Begin

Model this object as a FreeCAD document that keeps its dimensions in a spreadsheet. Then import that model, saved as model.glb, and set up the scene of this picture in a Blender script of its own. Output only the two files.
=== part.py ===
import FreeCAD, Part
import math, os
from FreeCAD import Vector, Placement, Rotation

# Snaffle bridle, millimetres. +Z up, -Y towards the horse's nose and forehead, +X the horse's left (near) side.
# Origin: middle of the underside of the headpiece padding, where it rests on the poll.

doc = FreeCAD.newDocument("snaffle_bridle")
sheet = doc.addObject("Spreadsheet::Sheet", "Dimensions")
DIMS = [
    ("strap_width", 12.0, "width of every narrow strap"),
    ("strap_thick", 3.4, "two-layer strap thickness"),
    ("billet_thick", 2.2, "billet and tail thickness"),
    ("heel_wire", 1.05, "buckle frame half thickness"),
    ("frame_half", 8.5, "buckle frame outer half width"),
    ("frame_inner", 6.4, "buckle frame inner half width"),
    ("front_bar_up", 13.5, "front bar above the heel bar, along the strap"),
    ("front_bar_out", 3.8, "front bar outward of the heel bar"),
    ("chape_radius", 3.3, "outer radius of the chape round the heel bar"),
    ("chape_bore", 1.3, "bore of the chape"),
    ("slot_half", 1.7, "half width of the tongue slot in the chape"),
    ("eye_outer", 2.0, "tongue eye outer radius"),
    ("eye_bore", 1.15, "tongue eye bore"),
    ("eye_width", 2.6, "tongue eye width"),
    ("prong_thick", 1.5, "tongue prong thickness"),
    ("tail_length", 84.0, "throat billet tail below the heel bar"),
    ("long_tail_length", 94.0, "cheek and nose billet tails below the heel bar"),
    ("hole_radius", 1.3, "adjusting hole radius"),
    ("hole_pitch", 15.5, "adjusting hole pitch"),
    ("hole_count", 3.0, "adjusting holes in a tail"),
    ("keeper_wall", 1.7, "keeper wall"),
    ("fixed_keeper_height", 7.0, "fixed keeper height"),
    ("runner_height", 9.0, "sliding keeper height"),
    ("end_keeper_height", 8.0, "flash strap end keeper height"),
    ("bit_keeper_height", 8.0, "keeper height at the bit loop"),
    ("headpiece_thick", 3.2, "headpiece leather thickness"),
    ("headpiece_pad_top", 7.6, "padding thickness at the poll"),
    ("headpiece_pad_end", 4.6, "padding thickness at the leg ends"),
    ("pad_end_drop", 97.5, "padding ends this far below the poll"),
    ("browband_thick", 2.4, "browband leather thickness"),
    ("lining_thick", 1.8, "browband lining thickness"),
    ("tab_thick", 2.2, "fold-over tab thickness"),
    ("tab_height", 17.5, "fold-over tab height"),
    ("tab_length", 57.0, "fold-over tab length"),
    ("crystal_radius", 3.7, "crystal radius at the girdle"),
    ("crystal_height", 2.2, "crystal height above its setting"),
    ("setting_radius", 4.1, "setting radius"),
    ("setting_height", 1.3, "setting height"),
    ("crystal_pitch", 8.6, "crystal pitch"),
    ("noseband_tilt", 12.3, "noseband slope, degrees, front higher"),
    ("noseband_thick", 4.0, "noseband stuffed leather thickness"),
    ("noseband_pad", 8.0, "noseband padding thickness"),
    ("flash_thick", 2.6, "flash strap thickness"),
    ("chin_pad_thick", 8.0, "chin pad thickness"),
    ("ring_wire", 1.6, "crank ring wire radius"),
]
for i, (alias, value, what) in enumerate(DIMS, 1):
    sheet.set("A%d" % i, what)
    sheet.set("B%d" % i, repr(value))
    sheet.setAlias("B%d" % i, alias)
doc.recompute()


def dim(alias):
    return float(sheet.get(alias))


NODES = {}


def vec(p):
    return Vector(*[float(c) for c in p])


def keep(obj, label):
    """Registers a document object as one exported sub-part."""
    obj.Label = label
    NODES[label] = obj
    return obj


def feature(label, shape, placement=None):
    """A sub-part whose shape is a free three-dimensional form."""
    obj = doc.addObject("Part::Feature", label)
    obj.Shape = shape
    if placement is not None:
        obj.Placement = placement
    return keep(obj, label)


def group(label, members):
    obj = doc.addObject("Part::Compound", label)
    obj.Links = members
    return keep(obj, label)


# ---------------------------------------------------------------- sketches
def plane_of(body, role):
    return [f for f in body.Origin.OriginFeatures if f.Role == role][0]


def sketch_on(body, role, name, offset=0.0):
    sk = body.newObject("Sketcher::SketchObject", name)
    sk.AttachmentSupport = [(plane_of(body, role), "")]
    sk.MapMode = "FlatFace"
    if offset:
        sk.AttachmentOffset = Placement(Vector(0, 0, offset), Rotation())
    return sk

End

[Challenge] Return every line of the material exactly.

[Written response]
Model this object as a FreeCAD document that keeps its dimensions in a spreadsheet. Then import that model, saved as model.glb, and set up the scene of this picture in a Blender script of its own. Output only the two files.
=== part.py ===
import FreeCAD, Part
import math, os
from FreeCAD import Vector, Placement, Rotation

# Snaffle bridle, millimetres. +Z up, -Y towards the horse's nose and forehead, +X the horse's left (near) side.
# Origin: middle of the underside of the headpiece padding, where it rests on the poll.

doc = FreeCAD.newDocument("snaffle_bridle")
sheet = doc.addObject("Spreadsheet::Sheet", "Dimensions")
DIMS = [
    ("strap_width", 12.0, "width of every narrow strap"),
    ("strap_thick", 3.4, "two-layer strap thickness"),
    ("billet_thick", 2.2, "billet and tail thickness"),
    ("heel_wire", 1.05, "buckle frame half thickness"),
    ("frame_half", 8.5, "buckle frame outer half width"),
    ("frame_inner", 6.4, "buckle frame inner half width"),
    ("front_bar_up", 13.5, "front bar above the heel bar, along the strap"),
    ("front_bar_out", 3.8, "front bar outward of the heel bar"),
    ("chape_radius", 3.3, "outer radius of the chape round the heel bar"),
    ("chape_bore", 1.3, "bore of the chape"),
    ("slot_half", 1.7, "half width of the tongue slot in the chape"),
    ("eye_outer", 2.0, "tongue eye outer radius"),
    ("eye_bore", 1.15, "tongue eye bore"),
    ("eye_width", 2.6, "tongue eye width"),
    ("prong_thick", 1.5, "tongue prong thickness"),
    ("tail_length", 84.0, "throat billet tail below the heel bar"),
    ("long_tail_length", 94.0, "cheek and nose billet tails below the heel bar"),
    ("hole_radius", 1.3, "adjusting hole radius"),
    ("hole_pitch", 15.5, "adjusting hole pitch"),
    ("hole_count", 3.0, "adjusting holes in a tail"),
    ("keeper_wall", 1.7, "keeper wall"),
    ("fixed_keeper_height", 7.0, "fixed keeper height"),
    ("runner_height", 9.0, "sliding keeper height"),
    ("end_keeper_height", 8.0, "flash strap end keeper height"),
    ("bit_keeper_height", 8.0, "keeper height at the bit loop"),
    ("headpiece_thick", 3.2, "headpiece leather thickness"),
    ("headpiece_pad_top", 7.6, "padding thickness at the poll"),
    ("headpiece_pad_end", 4.6, "padding thickness at the leg ends"),
    ("pad_end_drop", 97.5, "padding ends this far below the poll"),
    ("browband_thick", 2.4, "browband leather thickness"),
    ("lining_thick", 1.8, "browband lining thickness"),
    ("tab_thick", 2.2, "fold-over tab thickness"),
    ("tab_height", 17.5, "fold-over tab height"),
    ("tab_length", 57.0, "fold-over tab length"),
    ("crystal_radius", 3.7, "crystal radius at the girdle"),
    ("crystal_height", 2.2, "crystal height above its setting"),
    ("setting_radius", 4.1, "setting radius"),
    ("setting_height", 1.3, "setting height"),
    ("crystal_pitch", 8.6, "crystal pitch"),
    ("noseband_tilt", 12.3, "noseband slope, degrees, front higher"),
    ("noseband_thick", 4.0, "noseband stuffed leather thickness"),
    ("noseband_pad", 8.0, "noseband padding thickness"),
    ("flash_thick", 2.6, "flash strap thickness"),
    ("chin_pad_thick", 8.0, "chin pad thickness"),
    ("ring_wire", 1.6, "crank ring wire radius"),
]
for i, (alias, value, what) in enumerate(DIMS, 1):
    sheet.set("A%d" % i, what)
    sheet.set("B%d" % i, repr(value))
    sheet.setAlias("B%d" % i, alias)
doc.recompute()


def dim(alias):
    return float(sheet.get(alias))


NODES = {}


def vec(p):
    return Vector(*[float(c) for c in p])


def keep(obj, label):
    """Registers a document object as one exported sub-part."""
    obj.Label = label
    NODES[label] = obj
    return obj


def feature(label, shape, placement=None):
    """A sub-part whose shape is a free three-dimensional form."""
    obj = doc.addObject("Part::Feature", label)
    obj.Shape = shape
    if placement is not None:
        obj.Placement = placement
    return keep(obj, label)


def group(label, members):
    obj = doc.addObject("Part::Compound", label)
    obj.Links = members
    return keep(obj, label)


# ---------------------------------------------------------------- sketches
def plane_of(body, role):
    return [f for f in body.Origin.OriginFeatures if f.Role == role][0]


def sketch_on(body, role, name, offset=0.0):
    sk = body.newObject("Sketcher::SketchObject", name)
    sk.AttachmentSupport = [(plane_of(body, role), "")]
    sk.MapMode = "FlatFace"
    if offset:
        sk.AttachmentOffset = Placement(Vector(0, 0, offset), Rotation())
    return sk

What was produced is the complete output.